The current account deficit is projected to widen further to 2.6 per cent of GDP on rising oil prices and strong demand for imports, offset by a slight increase in remittances. As inflation pressures have risen, monetary policy was tightened in early June 2018. Fiscal consolidation is expected to resume in 2018-19, with the 2018-19 Union Budget deficit target of 3.3 per cent of GDP (equivalent to 3.6 per cent of GDP in IMF terms). Financial sector reforms have been undertaken to address the twin balance sheet problems, as well as to revive bank credit and enhance the efficiency of credit provision by accelerating the cleanup of bank and corporate balance sheets.
Economic risks are tilted to the downside. On the external side, risks include a further increase in international oil prices, tighter global financial conditions, a retreat from cross-border integration, including spillover risks from a global trade conflict, and rising regional geopolitical tensions. Domestic risks pertain to tax revenue shortfalls related to continued GST implementation issues and delays in addressing the twin balance sheet problems and other structural reforms.

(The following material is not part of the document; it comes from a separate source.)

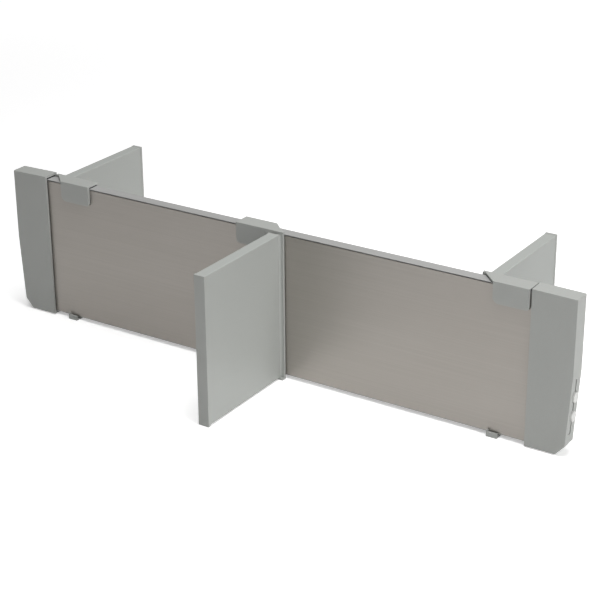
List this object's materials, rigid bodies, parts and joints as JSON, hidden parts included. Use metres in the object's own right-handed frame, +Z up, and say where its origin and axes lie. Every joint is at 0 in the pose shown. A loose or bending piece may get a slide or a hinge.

IMF takes note of the need for fiscal consolidation to reduce public debt. It also emphasised the need to reach this year's budget target and to take corrective actions if required. In this context, it also noted that there is a scope for simplifying the GST framework to enhance compliance. With upside inflation risks, further gradual tightening is likely needed to anchor expectations and maintain monetary policy credibility. It recommended improvement in governance in the banking sector. Land reforms remain essential to facilitate and expedite infrastructure development, to raise productivity in the agricultural sector, and to foster rapid inclusive growth.